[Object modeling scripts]
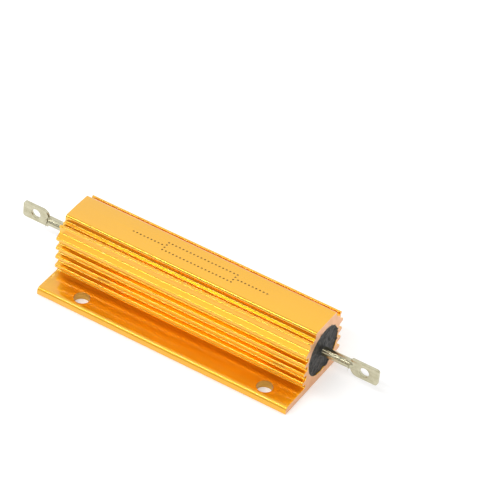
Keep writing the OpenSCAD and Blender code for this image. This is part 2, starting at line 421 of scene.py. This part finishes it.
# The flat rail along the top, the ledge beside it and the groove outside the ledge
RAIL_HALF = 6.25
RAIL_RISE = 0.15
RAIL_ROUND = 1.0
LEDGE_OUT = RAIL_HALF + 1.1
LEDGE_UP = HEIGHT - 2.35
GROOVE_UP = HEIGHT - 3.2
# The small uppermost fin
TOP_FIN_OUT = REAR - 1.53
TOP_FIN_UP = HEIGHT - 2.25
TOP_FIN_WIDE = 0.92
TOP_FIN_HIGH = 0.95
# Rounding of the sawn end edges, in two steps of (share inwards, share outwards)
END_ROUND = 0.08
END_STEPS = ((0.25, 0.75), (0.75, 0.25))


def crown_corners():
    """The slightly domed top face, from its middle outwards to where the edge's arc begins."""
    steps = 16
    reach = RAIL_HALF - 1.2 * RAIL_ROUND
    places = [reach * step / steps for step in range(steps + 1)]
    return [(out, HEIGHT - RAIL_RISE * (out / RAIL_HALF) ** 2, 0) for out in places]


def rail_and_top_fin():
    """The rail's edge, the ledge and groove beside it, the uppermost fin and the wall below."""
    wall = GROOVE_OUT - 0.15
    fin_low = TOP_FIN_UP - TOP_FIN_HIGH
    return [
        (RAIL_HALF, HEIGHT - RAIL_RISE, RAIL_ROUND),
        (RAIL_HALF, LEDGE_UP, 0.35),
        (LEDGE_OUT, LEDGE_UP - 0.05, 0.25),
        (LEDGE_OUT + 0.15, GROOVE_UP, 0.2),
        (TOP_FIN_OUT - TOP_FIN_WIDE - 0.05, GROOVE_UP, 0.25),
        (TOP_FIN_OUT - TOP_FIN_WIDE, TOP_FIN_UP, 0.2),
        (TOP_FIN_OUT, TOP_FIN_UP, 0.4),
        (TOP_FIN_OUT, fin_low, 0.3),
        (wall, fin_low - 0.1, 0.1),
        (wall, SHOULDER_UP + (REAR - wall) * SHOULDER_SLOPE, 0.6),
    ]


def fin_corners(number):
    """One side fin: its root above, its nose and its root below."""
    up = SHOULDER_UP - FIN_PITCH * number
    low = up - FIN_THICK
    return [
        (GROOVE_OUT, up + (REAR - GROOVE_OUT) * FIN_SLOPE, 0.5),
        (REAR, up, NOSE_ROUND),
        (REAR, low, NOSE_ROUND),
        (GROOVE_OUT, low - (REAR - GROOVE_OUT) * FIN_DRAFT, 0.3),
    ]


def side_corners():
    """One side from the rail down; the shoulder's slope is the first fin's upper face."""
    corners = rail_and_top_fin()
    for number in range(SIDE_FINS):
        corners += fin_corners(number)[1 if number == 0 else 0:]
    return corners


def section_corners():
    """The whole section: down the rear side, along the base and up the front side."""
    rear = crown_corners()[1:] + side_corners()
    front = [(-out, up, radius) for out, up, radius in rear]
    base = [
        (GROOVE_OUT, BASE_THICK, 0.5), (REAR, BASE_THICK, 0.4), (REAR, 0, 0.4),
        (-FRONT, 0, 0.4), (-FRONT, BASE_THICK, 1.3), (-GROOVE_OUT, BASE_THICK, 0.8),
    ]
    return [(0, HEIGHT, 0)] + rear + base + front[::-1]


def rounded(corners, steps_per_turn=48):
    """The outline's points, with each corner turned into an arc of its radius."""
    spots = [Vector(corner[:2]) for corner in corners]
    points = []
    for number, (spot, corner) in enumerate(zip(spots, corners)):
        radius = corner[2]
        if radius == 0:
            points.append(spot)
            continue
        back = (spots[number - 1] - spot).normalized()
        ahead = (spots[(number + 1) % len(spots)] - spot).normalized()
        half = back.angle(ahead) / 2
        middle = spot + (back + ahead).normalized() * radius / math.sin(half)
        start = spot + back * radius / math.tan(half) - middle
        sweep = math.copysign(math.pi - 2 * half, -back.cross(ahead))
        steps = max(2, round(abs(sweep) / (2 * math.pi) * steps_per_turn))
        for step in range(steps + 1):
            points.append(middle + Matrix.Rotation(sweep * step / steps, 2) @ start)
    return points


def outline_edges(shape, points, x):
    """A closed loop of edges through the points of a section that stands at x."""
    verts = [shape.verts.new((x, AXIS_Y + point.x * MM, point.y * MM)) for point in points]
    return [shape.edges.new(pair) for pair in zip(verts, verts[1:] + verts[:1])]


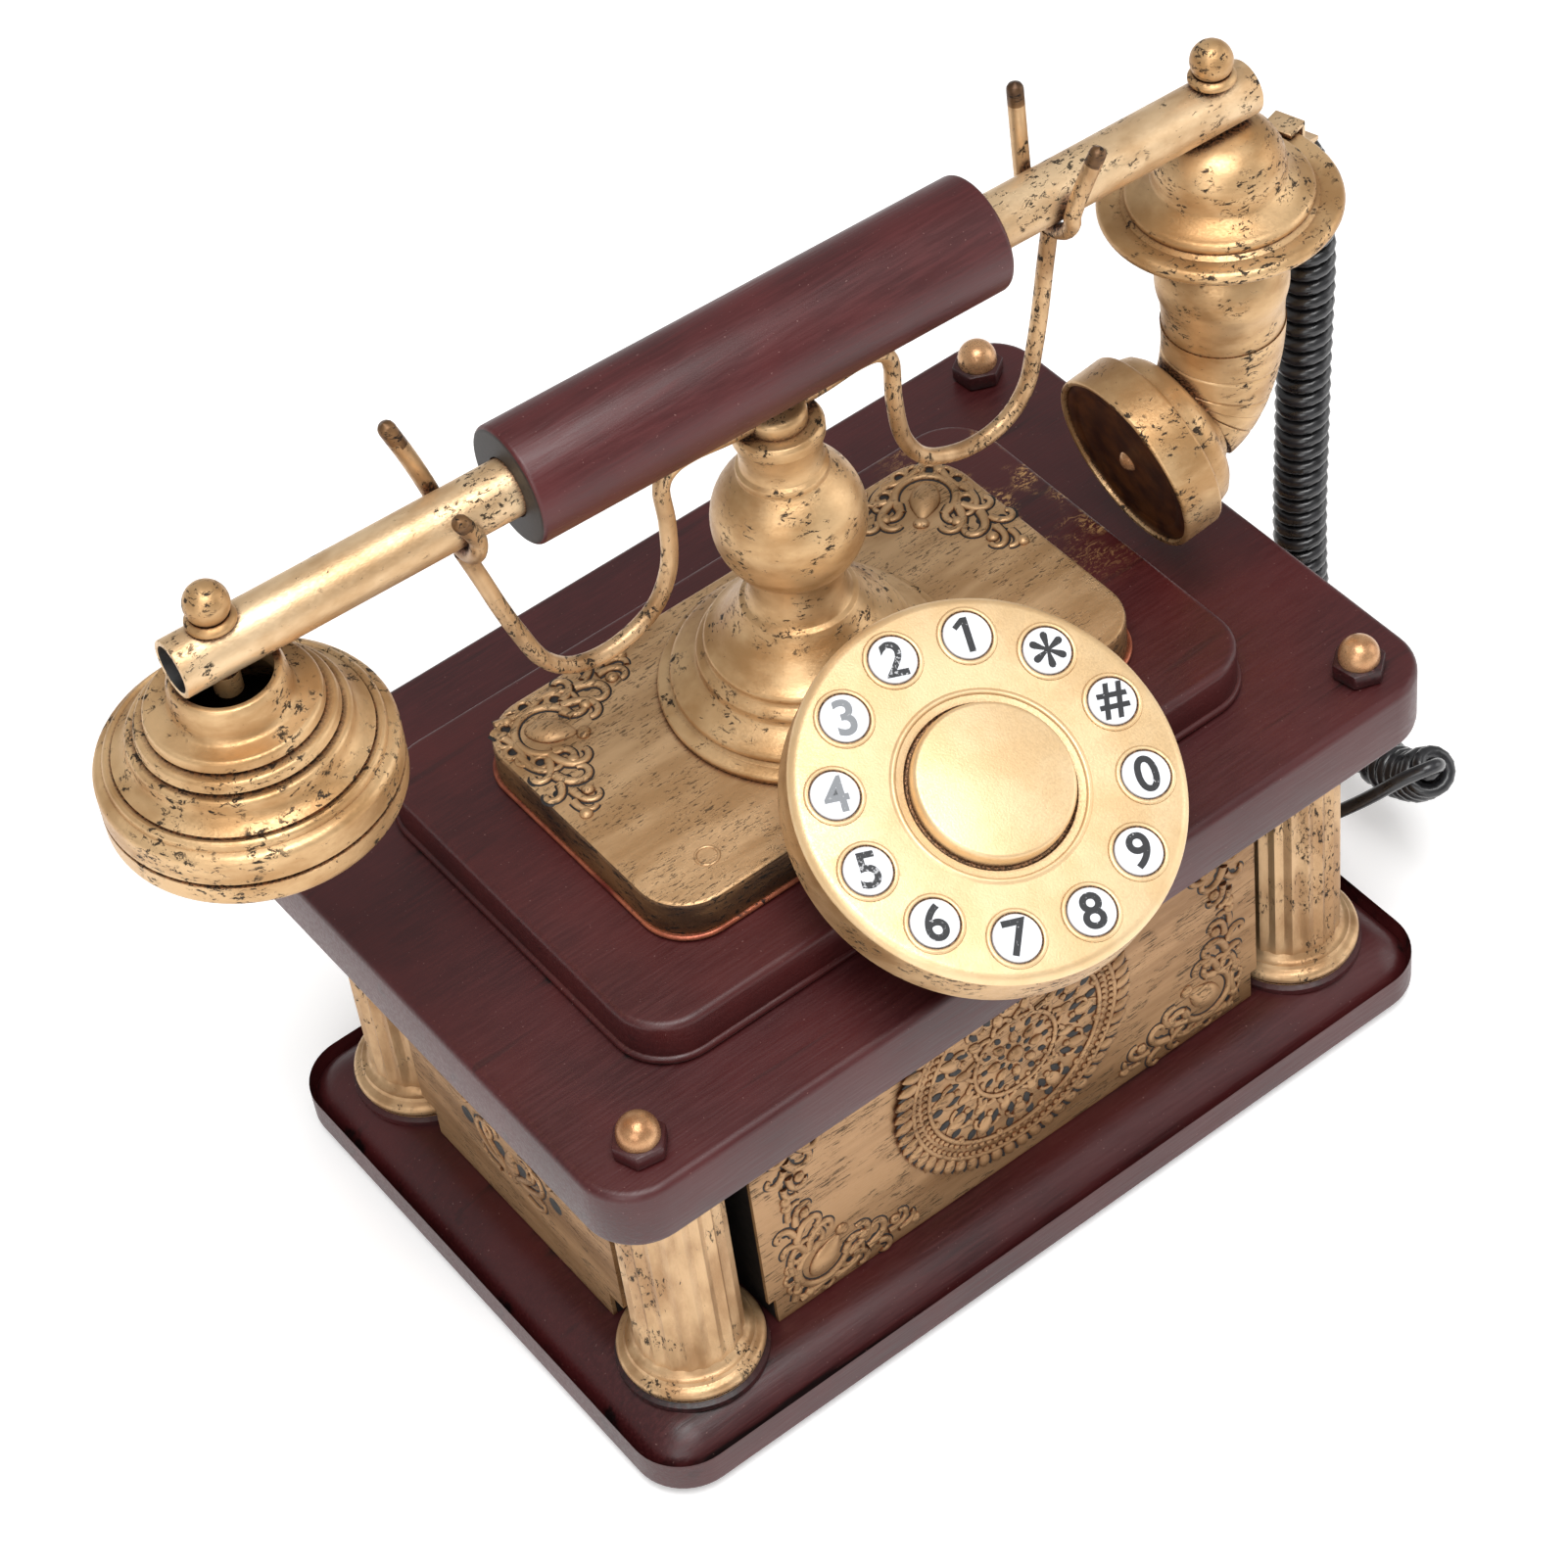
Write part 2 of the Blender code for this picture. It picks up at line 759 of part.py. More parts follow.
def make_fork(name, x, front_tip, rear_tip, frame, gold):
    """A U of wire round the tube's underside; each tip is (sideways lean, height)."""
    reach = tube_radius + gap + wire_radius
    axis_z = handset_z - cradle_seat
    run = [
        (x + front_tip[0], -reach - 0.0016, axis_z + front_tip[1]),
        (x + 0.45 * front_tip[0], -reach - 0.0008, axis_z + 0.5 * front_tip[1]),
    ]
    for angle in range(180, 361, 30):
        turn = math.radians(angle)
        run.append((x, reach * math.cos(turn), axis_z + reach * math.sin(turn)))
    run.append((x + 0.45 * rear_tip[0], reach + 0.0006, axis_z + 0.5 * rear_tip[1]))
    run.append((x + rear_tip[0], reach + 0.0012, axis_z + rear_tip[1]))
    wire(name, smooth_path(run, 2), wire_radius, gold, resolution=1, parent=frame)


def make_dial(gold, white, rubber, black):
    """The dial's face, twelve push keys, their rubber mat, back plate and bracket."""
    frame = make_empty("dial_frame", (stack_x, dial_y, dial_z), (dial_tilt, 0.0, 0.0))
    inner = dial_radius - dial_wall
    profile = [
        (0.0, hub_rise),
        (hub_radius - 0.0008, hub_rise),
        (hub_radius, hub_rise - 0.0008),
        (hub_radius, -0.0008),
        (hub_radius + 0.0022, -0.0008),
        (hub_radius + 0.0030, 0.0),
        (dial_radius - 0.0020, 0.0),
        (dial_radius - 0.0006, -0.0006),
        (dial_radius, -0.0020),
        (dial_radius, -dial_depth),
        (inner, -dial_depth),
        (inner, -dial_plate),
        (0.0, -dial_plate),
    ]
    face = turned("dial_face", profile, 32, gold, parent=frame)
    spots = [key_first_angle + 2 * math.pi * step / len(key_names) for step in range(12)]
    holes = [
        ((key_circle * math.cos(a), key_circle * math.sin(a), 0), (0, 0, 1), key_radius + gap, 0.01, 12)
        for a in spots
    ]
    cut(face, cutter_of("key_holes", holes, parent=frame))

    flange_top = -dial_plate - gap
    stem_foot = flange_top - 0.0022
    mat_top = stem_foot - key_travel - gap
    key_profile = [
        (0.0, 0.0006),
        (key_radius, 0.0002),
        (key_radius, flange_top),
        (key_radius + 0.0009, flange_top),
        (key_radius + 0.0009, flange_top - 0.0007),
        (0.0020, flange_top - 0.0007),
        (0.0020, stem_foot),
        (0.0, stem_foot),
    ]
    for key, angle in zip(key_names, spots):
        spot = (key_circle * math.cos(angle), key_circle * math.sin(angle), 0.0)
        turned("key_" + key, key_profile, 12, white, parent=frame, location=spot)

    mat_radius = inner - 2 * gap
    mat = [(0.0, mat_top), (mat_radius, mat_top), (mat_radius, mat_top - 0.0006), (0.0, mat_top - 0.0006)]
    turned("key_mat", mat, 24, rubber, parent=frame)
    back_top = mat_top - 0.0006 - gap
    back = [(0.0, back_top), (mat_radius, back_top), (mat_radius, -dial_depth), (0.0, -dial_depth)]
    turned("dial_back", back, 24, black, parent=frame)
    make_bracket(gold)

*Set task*
Quote every line of the records above, from the first down to the one holding "END_STEPS = ((0.25, 0.75), (0.75, 0.25))", exactly as written.

*Completed task*
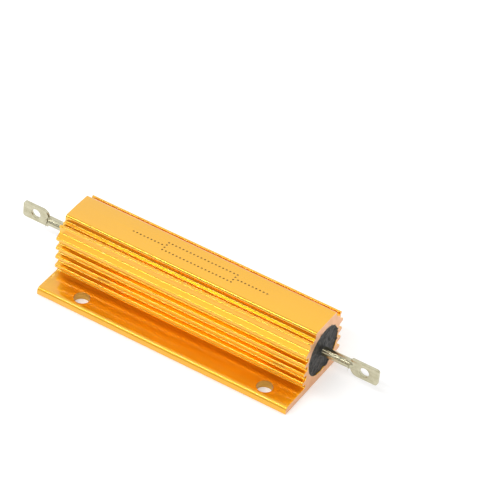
Keep writing the OpenSCAD and Blender code for this image. This is part 2, starting at line 421 of scene.py. This part finishes it.
# The flat rail along the top, the ledge beside it and the groove outside the ledge
RAIL_HALF = 6.25
RAIL_RISE = 0.15
RAIL_ROUND = 1.0
LEDGE_OUT = RAIL_HALF + 1.1
LEDGE_UP = HEIGHT - 2.35
GROOVE_UP = HEIGHT - 3.2
# The small uppermost fin
TOP_FIN_OUT = REAR - 1.53
TOP_FIN_UP = HEIGHT - 2.25
TOP_FIN_WIDE = 0.92
TOP_FIN_HIGH = 0.95
# Rounding of the sawn end edges, in two steps of (share inwards, share outwards)
END_ROUND = 0.08
END_STEPS = ((0.25, 0.75), (0.75, 0.25))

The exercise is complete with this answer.